Appendix C: Robustness of Decision-Making for Hard Difficulty Tasks

Fig. 16

Impact of noise on accuracy for networks with binary gain and hard difficulty tasks. Numerically computed accuracy dependence on number of alternatives, N, and lateral inhibition strength, w, for a fully-connected network with binary gain and noise of strength: aσ = 2^− 8, bσ = 2^− 7, cσ = 2^− 6, dσ = 2^− 5, eσ = 2^− 4, fσ = 2^− 3, gσ = 2^− 2, and hσ = 2^− 1. Each plot depicts the accuracy averaged over 100 fair initial conditions and tasks of hard difficulty

Fig. 17

Impact of connection removal on accuracy for networks with sigmoidal gain and hard difficulty tasks. Numerically computed accuracy dependence on number of alternatives, N, and lateral inhibition strength, w, for a fully-connected network with sigmoidal gain and connection removal of probability: a 0.003, b 0.01, c 0.1, d 0.2, e 0.4, and f 0.8. Each plot depicts the accuracy averaged over 100 fair initial conditions and tasks of hard difficulty

Fig. 18

Impact of connection removal on accuracy for networks with binary gain and hard difficulty tasks. Numerically computed accuracy dependence on number of alternatives, N, and lateral inhibition strength, w, for a fully-connected network with binary gain and connection removal of probability: a 0.003, b 0.01, c 0.1, d 0.2, e 0.4, and f 0.8. Each plot depicts the accuracy averaged over 100 fair initial conditions and tasks of hard difficulty

In this Appendix, we provide additional figures depicting the network model decision-making dynamics subject to noise and then connection removal for hard difficulty tasks.
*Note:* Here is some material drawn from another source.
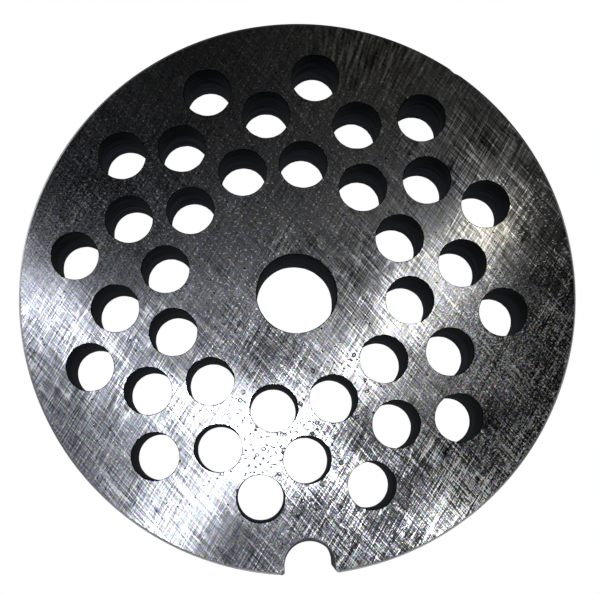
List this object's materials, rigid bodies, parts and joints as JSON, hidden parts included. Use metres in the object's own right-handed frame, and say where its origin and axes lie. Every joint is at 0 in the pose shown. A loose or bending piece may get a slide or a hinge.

In Figs. 15 and 16, we plot, for various choices of noise strength, the accuracy over the w − N parameter space for all-to-all networks with sigmoidal and binary gain functions, respectively. Similarly, in Figs. 17 and 18, we compare the decision-making performance upon randomly removing connections with increasing probability. The resultant dynamics are analogous to those evoked in the medium difficulty case discussed in detail in Section 3.4.